Restate word for word the lines that begin the listing and end with the line holding "points along -Y.".

============

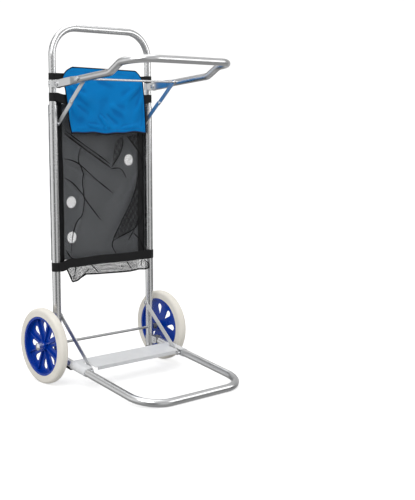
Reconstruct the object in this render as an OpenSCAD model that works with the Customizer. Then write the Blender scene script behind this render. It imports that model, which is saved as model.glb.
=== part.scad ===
// Folding beach cart: two upright rails on a pair of wheels, a folding luggage
// platform at the floor, a folding arm at hand height and a table panel behind.
// The cart stands as it is pulled: +Z is up, the platform points along -Y.

/* [Frame] */
// Distance between the two rails, centre to centre
rail_spacing = 347; // [320:1:420]
// Height of the handle bar's centre above the floor
handle_height = 1020; // [990:5:1200]
// Outside diameter of the handle tube
handle_d = 20; // [18:0.5:24]
// Wall of the handle tube
handle_wall = 1.3; // [1:0.1:2.5]
// Bend radius of the handle's two corners
handle_corner = 80; // [50:5:120]
// Height of the rails' lower ends
rail_bottom = 52; // [30:1:56]
// Height of the rails' upper ends
rail_top = 800; // [780:5:802]
// Wall of the rails
rail_wall = 1.9; // [1.5:0.1:2.5]
// Length of the handle tube that sits inside each rail
handle_insert = 45; // [20:5:48]

/* [Wheels] */
// Outside diameter of the tyres
wheel_d = 220; // [210:2:260]
// Width of the tyres
tyre_w = 26; // [24:1:36]
// Diameter of the rims, where the tyres sit
rim_d = 173; // [160:1:178]
// Distance from each rail's centre line out to the middle of its wheel
wheel_out = 47.5; // [44.5:0.5:96.5]
// Diameter of the axle
axle_d = 8; // [6:0.5:10]
// Number of openings in each rim
rim_holes = 8; // [6:1:10]

/* [Upper arm] */
// Height of the arm's hinge
arm_hinge_z = 860; // [856:1:870]
// Distance of the arm's hinge in front of the rails
arm_hinge_out = 26; // [25:0.5:34]
// Outside diameter of the arm tube
arm_d = 20; // [18:0.5:20]
// Wall of the arm tube
arm_wall = 1.3; // [1:0.1:2]
// Reach of the arm, from its hinge to its front bar
arm_reach = 364; // [350:2:400]
// Rise of the arm's front bar above its hinge
arm_rise = 56; // [54:1:64]
// Distance from the hinge to the arm's first bend
arm_bend_at = 246; // [230:2:256]
// Upward slope of the arm's straight part
arm_slope = 5.4; // [4:0.1:6]
// Bend radius of the arm's front corners
arm_corner = 64; // [50:2:66]
// Distance from the hinge to the cross rod
rod_at = 112; // [106:1:130]
// Diameter of the cross rod
rod_d = 6; // [5:0.5:8]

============

## Problem solution
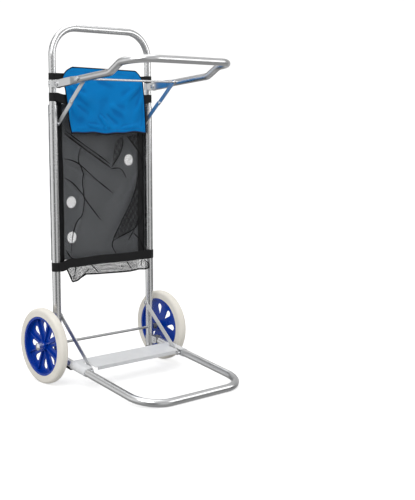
Reconstruct the object in this render as an OpenSCAD model that works with the Customizer. Then write the Blender scene script behind this render. It imports that model, which is saved as model.glb.
=== part.scad ===
// Folding beach cart: two upright rails on a pair of wheels, a folding luggage
// platform at the floor, a folding arm at hand height and a table panel behind.
// The cart stands as it is pulled: +Z is up, the platform points along -Y.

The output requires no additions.